◆ STATED PROBLEM
Take each line containing the word "body" and copy it.

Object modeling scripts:

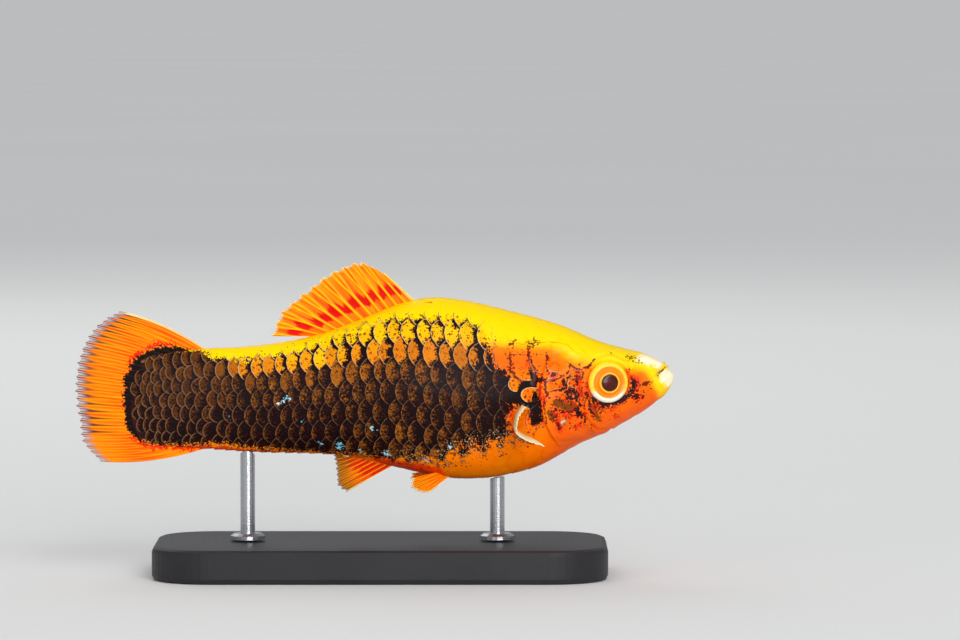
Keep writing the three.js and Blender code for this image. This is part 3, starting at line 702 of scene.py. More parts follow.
class Finish:
    """A material in the making, on its Principled shader."""

    def __init__(self, name):
        self.material = bpy.data.materials.new(name)
        self.material.use_nodes = True
        self.tree = self.material.node_tree
        self.shader = next(n for n in self.tree.nodes if n.type == "BSDF_PRINCIPLED")

    def node(self, kind, settings=None, sockets=None, output=0):
        """Adds a node with its settings, then the values or links of its sockets."""
        node = self.tree.nodes.new(kind)
        for name, value in (settings or {}).items():
            if name == "stops":
                self.set_stops(node.color_ramp, value)
            else:
                setattr(node, name, value)
        for key, value in (sockets or {}).items():
            self.feed(node.inputs[key], value)
        return Socket(self, node.outputs[output])

    def feed(self, entry, value):
        """Links a number or a node to a socket, or sets it. Colours are given without alpha."""
        if isinstance(value, Socket):
            self.tree.links.new(value.socket, entry)
        elif entry.type == "RGBA":
            entry.default_value = (*value, 1)
        else:
            entry.default_value = value

    @staticmethod
    def set_stops(ramp, stops):
        while len(ramp.elements) < len(stops):
            ramp.elements.new(1)
        for element, (position, colour) in zip(ramp.elements, stops):
            element.position = position
            element.color = (*colour, 1)

    def attribute(self, name):
        return self.node("ShaderNodeAttribute", {"attribute_name": name}, output="Fac")

    def place(self):
        return self.node("ShaderNodeTexCoord", output="Object")

    def map_place(self, name):
        """Both coordinates of one of the piece's own maps."""
        vector = self.node("ShaderNodeUVMap", {"uv_map": name})
        parts = self.tree.nodes.new("ShaderNodeSeparateXYZ")
        self.tree.links.new(vector.socket, parts.inputs[0])
        return Socket(self, parts.outputs["X"]), Socket(self, parts.outputs["Y"])

    def stretched(self, place, scale):
        return self.node("ShaderNodeMapping", None, {"Vector": place, "Scale": scale})

    def noise(self, place, scale, detail=2):
        """Noise round 0, from about -0.5 to 0.5. A scale of 1000 has blotches of a millimetre."""
        sockets = {"Vector": place, "Scale": scale, "Detail": detail}
        return self.node("ShaderNodeTexNoise", None, sockets, "Fac") - 0.5

    def streaks(self, across, along=0.0, layer=0.0, detail=2):
        """Noise on a plane of its own, stretched along one of its two numbers."""
        place = self.node("ShaderNodeCombineXYZ", None, {0: across, 1: along, 2: layer})
        return self.noise(place, 1, detail)

    def cells(self, place, scale):
        """Distance from the nearest of many scattered dots."""
        return self.node("ShaderNodeTexVoronoi", None, {"Vector": place, "Scale": scale}, "Distance")

    def mix(self, share, first, second):
        sockets = {"Factor": share, 6: first, 7: second}
        return self.node("ShaderNodeMix", {"data_type": "RGBA"}, sockets, output=2)

    def painted(self, colour, *coats):
        """A colour under coats of others, each given as its share and itself."""
        for share, other in coats:
            colour = self.mix(share, colour, other)
        return colour

    def ramp(self, value, *stops):
        return self.node("ShaderNodeValToRGB", {"stops": stops}, {"Fac": value}, "Color")

    def surface(self, **sockets):
        """Sets or links the shader's sockets, named with _ for a space."""
        for name, value in sockets.items():
            self.feed(self.shader.inputs[name.replace("_", " ")], value)

    def relief(self, height, distance, strength=1.0):
        """Fine relief that the mesh is too coarse for."""
        sockets = {"Height": height, "Distance": distance, "Strength": strength}
        self.surface(Normal=self.node("ShaderNodeBump", None, sockets))


def clear_selection():
    """Leaves object mode with nothing selected."""
    if bpy.context.object and bpy.context.object.mode != "OBJECT":
        bpy.ops.object.mode_set(mode="OBJECT")
    bpy.ops.object.select_all(action="DESELECT")


def take(piece):
    """Makes a piece the only one selected."""
    clear_selection()
    piece.select_set(True)
    bpy.context.view_layer.objects.active = piece


def close_outwards(piece):
    """Turns every face of a closed piece outwards."""
    take(piece)
    bpy.ops.object.mode_set(mode="EDIT")
    bpy.ops.mesh.select_all(action="SELECT")
    bpy.ops.mesh.normals_make_consistent(inside=False)
    bpy.ops.object.mode_set(mode="OBJECT")


def shade(piece, angle=None):
    """Shades a piece smooth, except over edges sharper than an angle."""
    take(piece)
    if angle is None:
        bpy.ops.object.shade_smooth()
    else:
        bpy.ops.object.shade_smooth_by_angle(angle=angle)


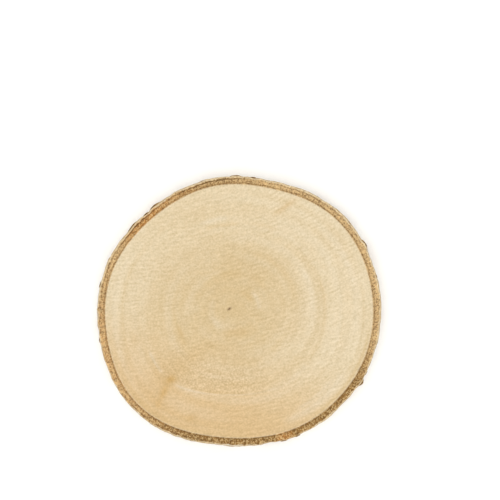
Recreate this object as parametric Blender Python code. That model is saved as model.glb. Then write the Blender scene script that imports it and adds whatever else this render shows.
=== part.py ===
"""Birch wood slice: a thin cross-cut of a birch stem, sawn flat on both faces, with its bark left on.

Metres, +Z up through the thickness. The origin is the middle of the underside, so the slice rests
on the plane z = 0. +X runs along its longest extent. It grew as one piece, so it is one solid.
"""

import math

import bmesh
import bpy
import numpy as np

# Driving dimensions
LONG_SIDE = 0.120  # across the bark, along X
THICKNESS = 0.010  # between the two sawn faces
BARK_SHARE = 0.0625  # the bark's thickness, as a share of the stem's mean radius
PITH = (-0.067, 0.021)  # where the pith lies off the middle, as shares of the mean radius
ARRIS = 0.0003  # the saw leaves this much broken off the bark's two edges
BARK_WANDER = 0.0002  # how far the bark's surface strays in and out
STEPS_ROUND = 240  # points round the stem
BARK_ROWS = 5  # points up the bark, between the two broken edges

# The stem isn't round. Each lobe: crests round the stem, height as a share of the mean radius,
# and the direction of one crest, in degrees from +X towards +Y.
LOBES = (
    (2, 0.030, 15),  # an oval, longest a little above +X
    (3, 0.006, -30),
    (4, 0.007, 40),
    (5, 0.004, 20),
    (6, 0.006, -15),
)

# Where loose bark stands proud: direction in degrees, half-width in degrees, and height.
BARK_SWELLINGS = (
    (-30, 2.0, 0.0005),
    (28, 2.0, 0.0003),
    (91, 2.5, 0.0003),
    (129, 2.0, 0.0004),
    (140, 3.0, 0.0003),
    (168, 2.5, 0.0002),
    (266, 3.0, 0.0002),
    (292, 3.0, 0.0003),
)

# Waves of the bark's surface: crests round the stem, turn from edge to edge, and starting phase.
BARK_WAVES = ((7, 1.9, 0.4), (12, -2.6, 2.0), (19, 3.4, 4.1))


def remove_everything():
    for thing in list(bpy.data.objects):
        bpy.data.objects.remove(thing, do_unlink=True)


def lobed_radius(angles):
    """The stem's radius in each direction, where 1 is its mean radius: 1 plus a cosine for each lobe."""
    radius = np.ones_like(angles)
    for crests, height, crest in LOBES:
        radius += height * np.cos(crests * (angles - math.radians(crest)))
    return radius


def loose_bark(angles):
    """How far loose bark stands proud in each direction: a bell-shaped swelling at each place."""
    proud = np.zeros_like(angles)
    for direction, half_width, height in BARK_SWELLINGS:
        turn = angles - math.radians(direction)
        away = np.degrees(np.arctan2(np.sin(turn), np.cos(turn)))
        proud += height * np.exp(-((away / half_width) ** 2))
    return proud


def bark_wander(angles, rise):
    """How far the bark strays at this share of the thickness: the mean of a few sine waves."""
    waves = [np.sin(crests * angles + turn * rise + phase) for crests, turn, phase in BARK_WAVES]
    return BARK_WANDER * np.mean(waves, axis=0)


def stem_rings():
    """The rings of points, from the underside's bark line, up the bark, to the top face's bark line."""
    angles = np.arange(STEPS_ROUND) * 2 * math.pi / STEPS_ROUND
    round_trip = np.stack([np.cos(angles), np.sin(angles)], axis=1)
    lobed = lobed_radius(angles)
    mean_radius = LONG_SIDE / np.ptp(lobed * np.cos(angles))
    wood = (mean_radius * (lobed - BARK_SHARE))[:, None] * round_trip
    heights = [0.0, *np.linspace(ARRIS, THICKNESS - ARRIS, BARK_ROWS), THICKNESS]
    rings = [(wood, 0.0)]
    for height in heights:
        broken = ARRIS if height in (0.0, THICKNESS) else 0.0
        radius = mean_radius * lobed + loose_bark(angles) + bark_wander(angles, height / THICKNESS)
        rings.append(((radius - broken)[:, None] * round_trip, height))
    rings.append((wood, THICKNESS))
    pith = mean_radius * np.array(PITH)
    return rings, pith


def to_origin(rings, pith):
    """Moves the slice so that the origin is the middle of its box, and sizes it to LONG_SIDE."""
    outline = np.concatenate([points for points, height in rings])
    middle = (outline.min(axis=0) + outline.max(axis=0)) / 2
    grow = LONG_SIDE / np.ptp(outline[:, 0])
    placed = [((points - middle) * grow, height) for points, height in rings]
    return placed, (pith - middle) * grow


def principled(name, colour, roughness):
    material = bpy.data.materials.new(name)
    material.use_nodes = True
    shader = material.node_tree.nodes["Principled BSDF"]
    shader.inputs["Base Color"].default_value = (*colour, 1.0)
    shader.inputs["Roughness"].default_value = roughness
    shader.inputs["Metallic"].default_value = 0.0
    return material


def make_slice():
    """One closed solid: strips of quads between the rings, and a fan from the pith on each face."""
    rings, pith = to_origin(*stem_rings())
    shape = bmesh.new()
    loops = [[shape.verts.new((x, y, height)) for x, y in points] for points, height in rings]
    after = [(i + 1) % STEPS_ROUND for i in range(STEPS_ROUND)]
    for below, above in zip(loops, loops[1:]):
        for i, j in enumerate(after):
            shape.faces.new((below[i], below[j], above[j], above[i]))
    bottom_pith = shape.verts.new((*pith, 0.0))
    top_pith = shape.verts.new((*pith, THICKNESS))
    for i, j in enumerate(after):
        shape.faces.new((loops[0][j], loops[0][i], bottom_pith))
        shape.faces.new((loops[-1][i], loops[-1][j], top_pith))
    strips = len(loops) - 1
    for index, face in enumerate(shape.faces):
        face.material_index = 1 if index < strips * STEPS_ROUND else 0
    bmesh.ops.recalc_face_normals(shape, faces=shape.faces)

    mesh = bpy.data.meshes.new("birch_slice")
    shape.to_mesh(mesh)
    shape.free()
    mesh.materials.append(principled("sawn birch wood", (0.78, 0.61, 0.38), 0.6))
    mesh.materials.append(principled("birch bark", (0.62, 0.55, 0.45), 0.7))
    mesh.shade_smooth()
    mesh.set_sharp_from_angle(angle=math.radians(30))
    slice_object = bpy.data.objects.new("birch_slice", mesh)
    bpy.context.scene.collection.objects.link(slice_object)
    return slice_object


remove_everything()
make_slice()
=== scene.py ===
"""A birch wood slice: the looks of its sawn wood, its bark and the loose paper on its edge.

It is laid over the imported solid, in metres, +Z up, with the slice lying on the plane z = 0.
"""

import math

import bpy
import numpy as np
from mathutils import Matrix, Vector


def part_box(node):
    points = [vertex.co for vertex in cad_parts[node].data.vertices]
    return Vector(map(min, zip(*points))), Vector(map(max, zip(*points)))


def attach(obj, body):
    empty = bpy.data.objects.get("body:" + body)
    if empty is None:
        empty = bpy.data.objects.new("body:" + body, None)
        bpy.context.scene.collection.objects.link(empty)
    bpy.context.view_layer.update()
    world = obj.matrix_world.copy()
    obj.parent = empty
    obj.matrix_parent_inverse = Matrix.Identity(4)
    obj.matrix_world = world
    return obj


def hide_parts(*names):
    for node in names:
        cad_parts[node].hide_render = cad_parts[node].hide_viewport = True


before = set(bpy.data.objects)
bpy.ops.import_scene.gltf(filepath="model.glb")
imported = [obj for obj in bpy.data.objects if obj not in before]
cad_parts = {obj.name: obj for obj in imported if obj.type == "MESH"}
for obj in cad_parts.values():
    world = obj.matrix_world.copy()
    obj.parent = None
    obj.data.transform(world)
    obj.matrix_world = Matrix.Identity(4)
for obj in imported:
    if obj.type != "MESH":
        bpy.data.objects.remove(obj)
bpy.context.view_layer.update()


# --- The sawn wood ---------------------------------------------------------------------------
# Real piece: everything inside the bark, end grain on both faces, with the pith off the middle.
# Material: pale birch, air dried, with its yearly rings, a few stains, and dark flecks.
# Made: cross-cut in one pass of a circular saw, whose teeth left faint arcs, then lightly sanded.

low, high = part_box("birch_slice")
THICKNESS = high.z - low.z
BARK = 0.0036  # thickness of the bark, from the cambium to the outside
PITH = np.array([-0.0041, 0.0009])  # the pith, off the middle of the slice
ROUND = 2 * math.pi


def stem_outline():
    """Directions and distances of the bark's outside: the middle row of the CAD solid's own points."""
    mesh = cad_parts["birch_slice"].data
    points = np.empty(len(mesh.vertices) * 3)
    mesh.vertices.foreach_get("co", points)
    points = points.reshape(-1, 3)
    row = points[np.abs(points[:, 2] - THICKNESS / 2) < THICKNESS / 10]
    return np.arctan2(row[:, 1], row[:, 0]), np.hypot(row[:, 0], row[:, 1])


OUTLINE = stem_outline()
OUTLINE_STEPS = 1440  # even steps round the stem, to find its waves
OUTLINE_WAVES = 11  # the wood follows the outline's waves below this count, and none of the loose bark
BLUR = 19.7  # about twice pi squared, which makes mottle blur by a Gaussian of that many cells


def bark_radius(direction):
    """Distance from the axis to the bark's outside: the CAD outline, read round the stem."""
    return np.interp(direction, *OUTLINE, period=ROUND)


def wood_radius(direction):
    """Distance from the axis to the cambium: the outline's slow waves only, less the bark's thickness."""
    even = np.arange(OUTLINE_STEPS) * ROUND / OUTLINE_STEPS
    waves = np.fft.rfft(bark_radius(even))
    waves[OUTLINE_WAVES:] = 0
    return np.interp(direction, even, np.fft.irfft(waves, OUTLINE_STEPS), period=ROUND) - BARK


def round_the_stem(direction):
    """Unit vectors in plan for these directions."""
    return np.stack([np.cos(direction), np.sin(direction)], axis=-1)


def off_direction(direction, middle_degrees):
    """How many degrees each direction lies from the middle one, between -180 and 180."""
    turn = direction - math.radians(middle_degrees)
    return np.degrees(np.arctan2(np.sin(turn), np.cos(turn)))


def step(value, start, end):
    """0 before start, 1 after end, and a smooth cubic between."""
    t = np.clip((value - start) / (end - start), 0, 1)
    return t * t * (3 - 2 * t)


def mottle(shape, blur, seed):
    """A random field of spread 1 that wraps round: white noise blurred by a Gaussian of blur cells."""
    white = np.random.default_rng(seed).standard_normal(shape)
    rows = np.fft.fftfreq(shape[0])[:, None] * blur[0]
    columns = np.fft.rfftfreq(shape[1])[None, :] * blur[1]
    soft = np.fft.irfft2(np.fft.rfft2(white) * np.exp(-BLUR * (rows**2 + columns**2)), s=shape)
    return soft / soft.std()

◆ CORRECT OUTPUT
def attach(obj, body):
    empty = bpy.data.objects.get("body:" + body)
        empty = bpy.data.objects.new("body:" + body, None)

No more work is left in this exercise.